Intro

« Face à une mon­tée d’un nou­veau conser­va­tisme […] le Président de la République conti­nue de por­ter un agen­da pro­gres­siste et fémi­niste ». C’est du moins ce qu’on pou­vait lire, le 8 mars 2022, sur le site offi­ciel de l’Élysée. Ses outrances pro­fé­rées en défense d’un fameux comé­dien accu­sé de viols nous reviennent en mémoire — on s’é­touffe. Outre les mots, qu’on retourne comme un gant, il y a les chiffres. En février 2024, le col­lec­tif Nous Toutes rap­pe­lait que 900 fémi­ni­cides avaient eu lieu sous la pré­si­dence Macron. « Chaque année, le comp­teur est remis à zéro, mais les fémi­ni­cides ne s’arrêtent jamais » rap­pelle la juriste et membre du col­lec­tif Maëlle Noir. Derrière la len­teur à agir se trouve, on le sait, un système patriar­cal à la peau dur. Pour par­ti­ci­per à sa méti­cu­leuse des­truc­tion, a‑t-on seule­ment fini de le décrire et d’en faire la cri­tique ? Selon le pro­fes­seur de sciences poli­tiques et essayiste anar­chiste Francis Dupuis-Déri, un concept manque encore dans le lexique fran­co­phone : celui de « supré­ma­tie mâle ». Dans ce texte, il revient sur son émer­gence et pro­pose de « l’intégrer dans la boîte à outils fémi­niste », ce qui, espère-t-il, « pour­rait contri­buer à la lutte de démo­li­tion du patriar­cat ».

Extrait choisi

Au début des années 1980, la phi­lo­sophe fémi­niste éta­su­nienne Marilyn Frye2 a iden­ti­fié six prin­cipes struc­tu­rants de la supré­ma­tie mâle.
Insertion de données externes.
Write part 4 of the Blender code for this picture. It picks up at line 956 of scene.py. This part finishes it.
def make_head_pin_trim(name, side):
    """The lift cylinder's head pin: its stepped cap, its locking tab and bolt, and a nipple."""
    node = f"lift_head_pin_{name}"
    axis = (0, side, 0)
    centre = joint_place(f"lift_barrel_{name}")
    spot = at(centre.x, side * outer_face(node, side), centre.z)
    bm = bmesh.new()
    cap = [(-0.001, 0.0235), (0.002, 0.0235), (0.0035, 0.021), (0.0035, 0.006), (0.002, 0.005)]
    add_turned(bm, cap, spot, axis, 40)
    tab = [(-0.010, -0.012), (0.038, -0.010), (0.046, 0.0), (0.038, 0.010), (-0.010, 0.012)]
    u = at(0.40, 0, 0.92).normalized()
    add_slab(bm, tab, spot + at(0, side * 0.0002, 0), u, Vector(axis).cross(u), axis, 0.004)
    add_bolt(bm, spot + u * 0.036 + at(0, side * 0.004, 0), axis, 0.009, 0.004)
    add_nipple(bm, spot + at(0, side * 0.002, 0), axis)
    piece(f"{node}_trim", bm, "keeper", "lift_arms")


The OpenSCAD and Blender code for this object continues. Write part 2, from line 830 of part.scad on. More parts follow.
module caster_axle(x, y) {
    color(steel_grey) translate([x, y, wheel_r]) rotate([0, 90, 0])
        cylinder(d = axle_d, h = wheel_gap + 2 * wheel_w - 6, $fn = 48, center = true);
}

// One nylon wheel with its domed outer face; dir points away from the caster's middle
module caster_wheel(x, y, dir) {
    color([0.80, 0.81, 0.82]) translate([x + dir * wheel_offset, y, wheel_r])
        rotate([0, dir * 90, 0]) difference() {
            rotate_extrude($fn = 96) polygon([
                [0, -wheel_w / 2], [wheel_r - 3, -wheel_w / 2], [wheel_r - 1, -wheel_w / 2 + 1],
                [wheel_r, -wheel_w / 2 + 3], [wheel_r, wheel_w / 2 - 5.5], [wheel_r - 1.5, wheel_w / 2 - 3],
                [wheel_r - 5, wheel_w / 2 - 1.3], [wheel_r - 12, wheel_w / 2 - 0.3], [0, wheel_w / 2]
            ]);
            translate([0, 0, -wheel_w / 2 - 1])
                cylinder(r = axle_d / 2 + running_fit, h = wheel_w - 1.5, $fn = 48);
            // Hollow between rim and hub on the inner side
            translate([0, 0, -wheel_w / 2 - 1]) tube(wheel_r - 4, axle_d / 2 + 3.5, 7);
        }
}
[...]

Soit : 1) la pré­ten­tion que cer­tains droits sont asso­ciés natu­rel­le­ment aux hommes du simple fait d’être homme (la liber­té de mou­ve­ment, l’intégrité phy­sique, un emploi, une pro­prié­té, une épouse et des enfants, etc.) ; 2) l’homosocialisation des boys clubs3 et l’homoérotisme, qui consiste à réser­ver aux autres hommes le res­pect, l’admiration et l’idolâtrie ; 3) le mépris et la haine à l’égard des femmes (la miso­gy­nie) et des hommes dits « effé­mi­nés » ; 4) la sacra­li­sa­tion du pénis comme sym­bole de supé­rio­ri­té (phal­lo­cra­tie) ; 5) don­née à la sexua­li­té mas­cu­line ; 6) la pré­somp­tion que le pénis peut — et doit — tout péné­trer, y com­pris avec vio­lence, et que cette péné­tra­tion est syno­nyme de puis­sance, de conquête et de vic­toire. On asso­cie alors à un crime de lèse-majes­té la pri­va­tion de cer­tains pri­vi­lèges aux­quels un homme croit avoir droit en tant qu’homme : un emploi, une conjointe, la sexua­li­té à volon­té, des espaces de non-mixi­té mas­cu­line, la pos­si­bi­li­té de péné­trer tous les espaces, etc.